The bill is just another example of useless legislation.
As a reseller the main benefit of registering for sales tax in different jurisdiction is the fact that you get to recover sales taxes paid on purchases in the jurisdiction you register in. We do most of or purchases from Texas and Oklahoma and sell nationally and internationally. We registered for sales taxes in Texas only and still pay sales taxes on our Oklahoma purchases.
The main reason we do not also register in Oklahoma is that we do not want to have to file the quarterly returns for that state. It may seems that we have higher cost from Oklahoma purchases because we are paying sales taxes on those purchases. The fact is we pay lower prices on those purchases relative to what we would have paid if we were not paying the taxes. The bottom line is it does not hurt us much but it does hurt our the surplus dealers from which we make purchases.
We do about $800K of business online and there is no way we would be collecting sales taxes on any states other than Texas.
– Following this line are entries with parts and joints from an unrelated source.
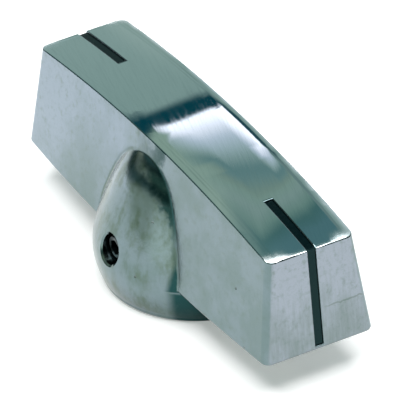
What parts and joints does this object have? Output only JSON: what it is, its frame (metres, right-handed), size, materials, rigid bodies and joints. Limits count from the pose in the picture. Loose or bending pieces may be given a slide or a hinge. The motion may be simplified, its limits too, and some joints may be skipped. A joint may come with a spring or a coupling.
{
  "type": "bar control knob",
  "caption": "Cast metal bar pointer knob with a round tapered hub, a side set screw and a black index line at each end, for turning a control stem.",
  "frame": {"origin": "centre of the hub's flat base, where the knob faces its panel", "axes": "+Z along the stem axis out of the panel towards the polished top, X along the bar, the set screw enters from -Y"},
  "size_m": [0.076, 0.0338, 0.0272],
  "materials": {
    "cast_aluminium": "mirror-polished top face, satin cast sides, ends and hub",
    "black_oxide_steel": "black oxide with worn bright edges",
    "black_enamel": "black enamel filled into the pointer grooves, slightly matt"
  },
  "bodies": {
    "knob": {"knob_body": "cast_aluminium", "front_pointer_enamel": "black_enamel", "rear_pointer_enamel": "black_enamel"},
    "screw": {"set_screw": "black_oxide_steel"}
  },
  "joints": [
    {"name": "set_screw_travel", "type": "slide", "parent": "knob", "child": "screw", "axis": [0, 1, 0], "range_m": [-0.0025, 0.0013]}
  ]
}
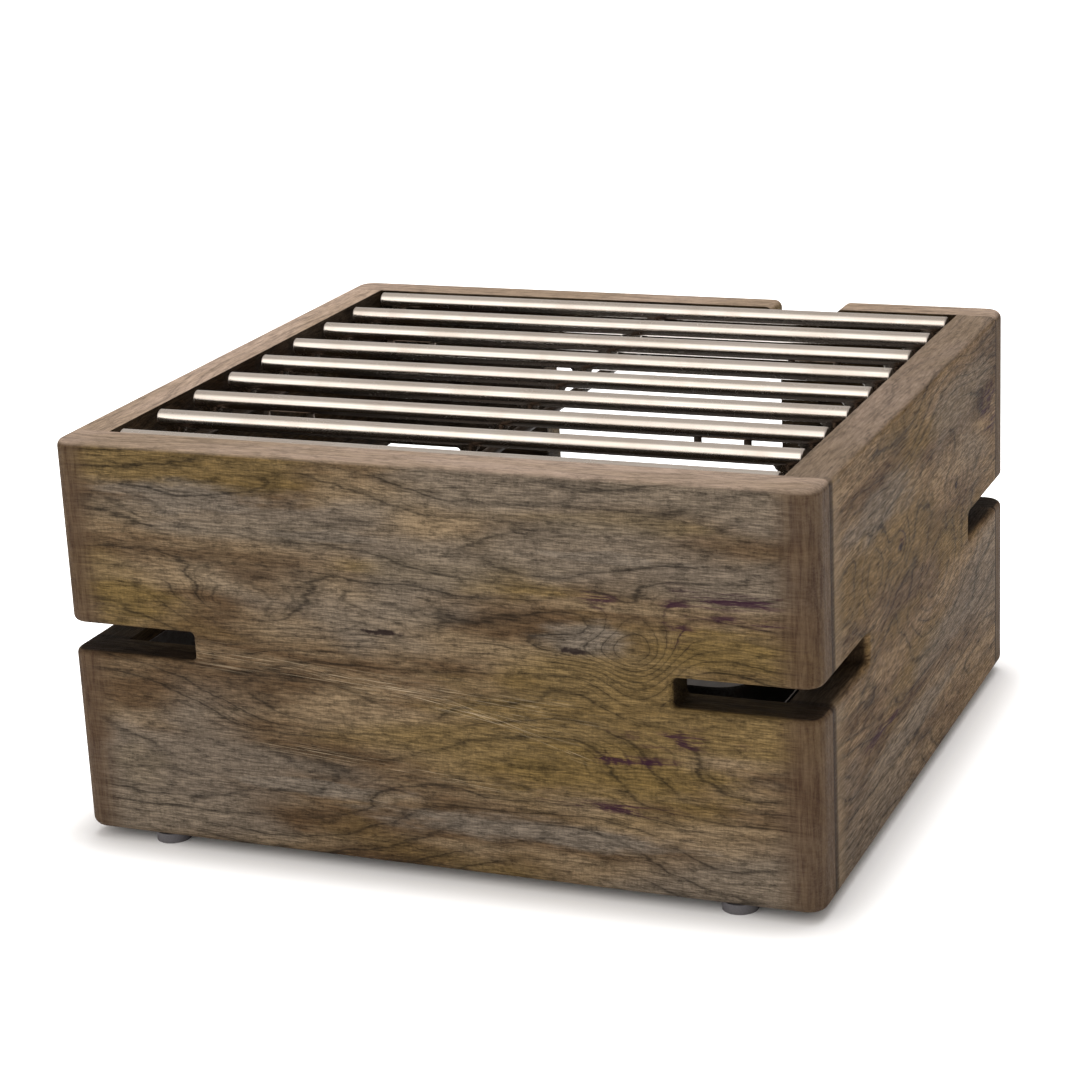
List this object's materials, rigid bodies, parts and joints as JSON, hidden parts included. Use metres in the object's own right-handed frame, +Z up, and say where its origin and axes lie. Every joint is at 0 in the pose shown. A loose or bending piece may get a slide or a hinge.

And if we are forced to collect it there is no way we are doing quarterly returns for possibly hundreds or thousands of jurisdictions. To collect taxes you have to register with each jurisdiction and there is no way we are going to do this.
It may be ok for a company the size of Amazon to set a system up to deal with sales taxes. they can justify this given their billions in sales. That's not the case for small businesses.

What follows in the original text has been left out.